Togolese Musician Tabi Bonney's Photo Exhibition Celebrating Ethiopian Ethnic Groups Is Coming to Okay Space

"Le Bon Voyage—Brooklyn" is a stunning portrait series that pays homage to the Suri people of Ethiopia.

You won't want to miss Okay Space's first show of the year.

Togolese musician Tabi Bonney and curator Erik Pettie present Le Bon Voyage—Brooklyn, a photo exhibition that celebrates Ethiopia's ethnic groups.


The project evolved from Bonney's 2018 travels to Ethiopia, where he initially was there to research farming practices in the country, as he has a coffee farm of his own in Togo.
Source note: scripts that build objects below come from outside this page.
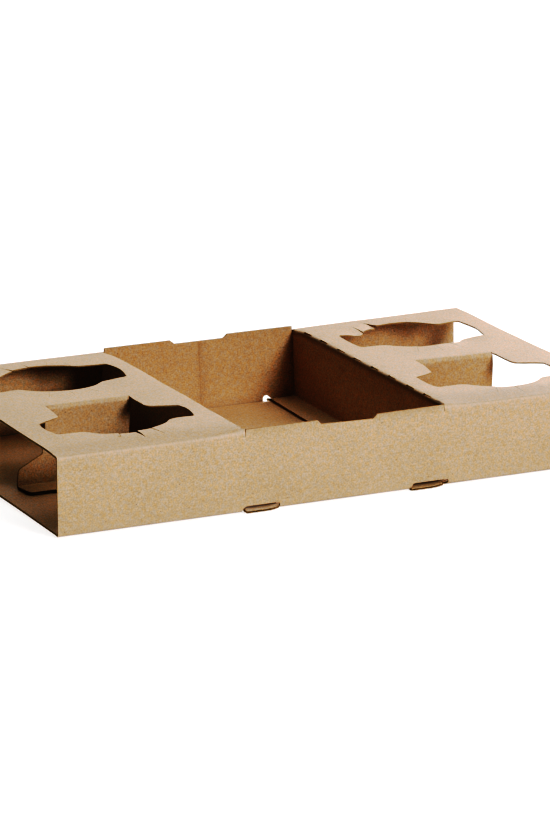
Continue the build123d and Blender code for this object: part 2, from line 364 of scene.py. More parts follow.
def chain(*parts):
    out = []
    for part in parts:
        for p in np.asarray(part, float):
            if not out or np.hypot(*(out[-1] - p)) > 1e-3:
                out.append(p)
    return np.array(out)


def ear_circle(up, low):
    """Centre and radius of the ear's round end."""
    (x1, y1), (x2, y2), (x3, y3) = (EAR_END, up), (EAR_X, 0.0), (EAR_END, -low)
    m = np.array([[x2 - x1, y2 - y1], [x3 - x2, y3 - y2]]) * 2
    c = np.linalg.solve(m, [x2**2 - x1**2 + y2**2 - y1**2, x3**2 - x2**2 + y3**2 - y2**2])
    return c[0], c[1], math.hypot(x1 - c[0], y1 - c[1])


def shoulder(e):
    """Where the ear's edge at height e starts to round into the hole's rim."""
    sx = math.sqrt((R + SHOULDER) ** 2 - (e + SHOULDER) ** 2)
    return sx, math.degrees(math.atan2(e + SHOULDER, sx))


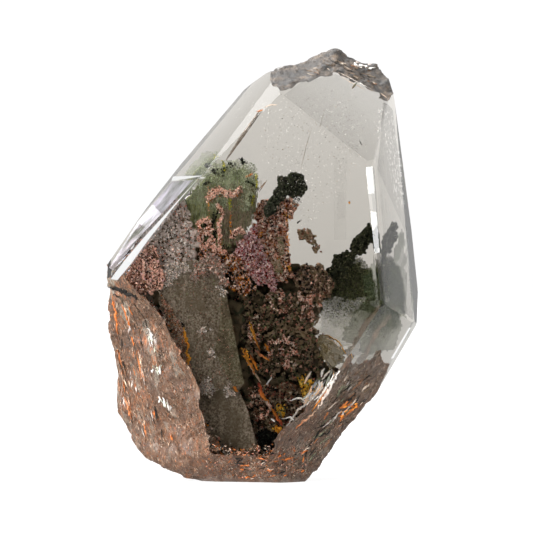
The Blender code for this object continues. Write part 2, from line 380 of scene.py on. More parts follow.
rough = block()
for plane in BREAKS:
    cut(rough, *plane)
rough = remeshed(rough, SKIN_GRAIN)
rough.normal_update()
moves = [vert.normal * skin_height(vert.co) for vert in rough.verts]
for vert, move in zip(rough.verts, moves):
    vert.co += move
print("broken block", len(rough.verts), "points")

# %% [markdown]
# ## Grinding the facets
#
# Every plane takes away what stands beyond it. A number on each face remembers which faces are still
# natural skin, and the finish reads it later: one mesh and one material then carry both the polished glass
# and the stained crust. That matters for clear things, because a ray has to enter and leave through the
# same material to be dimmed on its way.

# %% Grinding the facets
natural = rough.faces.layers.int.new("natural")
for face in rough.faces:
    face[natural] = 1
for plane in polished:
    for face in cut(rough, *plane):
        face[natural] = 0
cut(rough, Vector((0, 0, 0)), Vector((0, 0, -1)))
for face in rough.faces:
    face.smooth = face[natural] == 1
for vert in rough.verts:
    vert.co = Vector(to_metres(vert.co)[0])
open_edges = sum(1 for edge in rough.edges if len(edge.link_faces) != 2)
stone = as_object(rough, "quartz")
print("stone", len(stone.data.polygons), "faces,", open_edges, "open edges")
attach(stone, "root")
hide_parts("quartz_crystal")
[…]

He was introduced to and inspired by the communities he came across and their beauty, traditional fashion and illuminating pride.

From "Le Bon Voyage—Brooklyn." Photo by Tabi Bonney, courtesy of the artist.

"It was not my intention to shoot," Bonney says in a press release. "Upon staying in the Omo Valley and meeting the people, I saw them as my African brothers and sisters. With it being my first time in East Africa, I realized how similar we all are. Whether it be Africans on the Continent or African Americans in the States, I saw familiar personalities, facial expressions, energy, etc. It made me realize that we are all are truly the same worldwide."

Bonney's photo subjects are people of the Suri (Surma) ethnic group. The semi-nomadic cattle herders live by the Omo River and are known for their body paint, scarification and lip discs—a sign of beauty and social status, especially for women.

From "Le Bon Voyage—Brooklyn." Photo by Tabi Bonney, courtesy of the artist.

They are considered to be a "disappearing tribe," as their culture and way of life may not survive another decade.

Bonney continues:

"I shot these portraits from a beauty and fashion aspect. I saw richness and ingenuity, whereas others may have seen something else. I saw that our people—no matter what circumstances,social status, or where we are in the world—have the ability to make the most out of even a little."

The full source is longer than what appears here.